Throughout the ‘70s and ‘80s, the Stones successfully morphed themselves to fit the mood of the times, occasionally overshadowed by the arrival of fresh young punk, new wave, and grunge superstars who made the old-timers seem what they really were, old-timers. The Stones, however, kept rolling; offering funk, or ballad-type alternatives, though their core—rooted in R&B—remained firmly intact. Collaborating with greats such as Zigaboo Modliste and David Sanborn, and sharing the concert spotlight with the likes of Sheryl Crow and Prince, further ingrained the band in rock mythology.

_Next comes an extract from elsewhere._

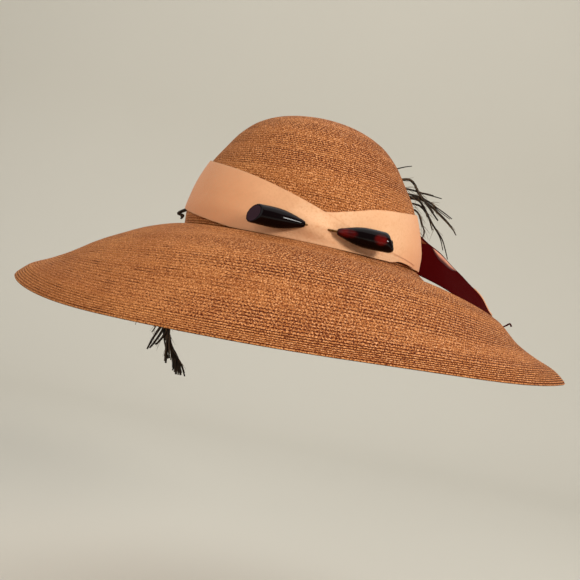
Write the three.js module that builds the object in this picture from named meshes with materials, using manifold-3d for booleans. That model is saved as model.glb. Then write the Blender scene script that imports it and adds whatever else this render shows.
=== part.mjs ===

There are three acts I’ve always wanted to see live. I missed my chance to see the late Frank Sinatra, and I’m still waiting on James Brown. But on a hot, muggy night in the summer of ‘94, I got to see the Stones (sans Wyman) at RFK stadium in Washington DC. They looked old (they’re old enough to be my father, and Bill Wyman is actually older than my father), but the place was hopping. Jagger still ranks as one of rock’s sexiest men, and he brought down the house. The theatrics of the Voodoo Lounge tour were a tad over the top, but so what? They belted our favorites, and the crowd cried out for more. Recently, I was pleasantly surprised to see that my two-year-old nephew started dancing as soon as his father put on a Stones CD, so it’s safe to say that future generations will also keep the Stones’ legend alive.


Old Gods Almost Dead deserves a spot on every bookshelf (Stones fan, or no Stones fan). And to the gentlemen of the Rolling Stones we have this to say: Thanks, and for our sake, please keep rockin’.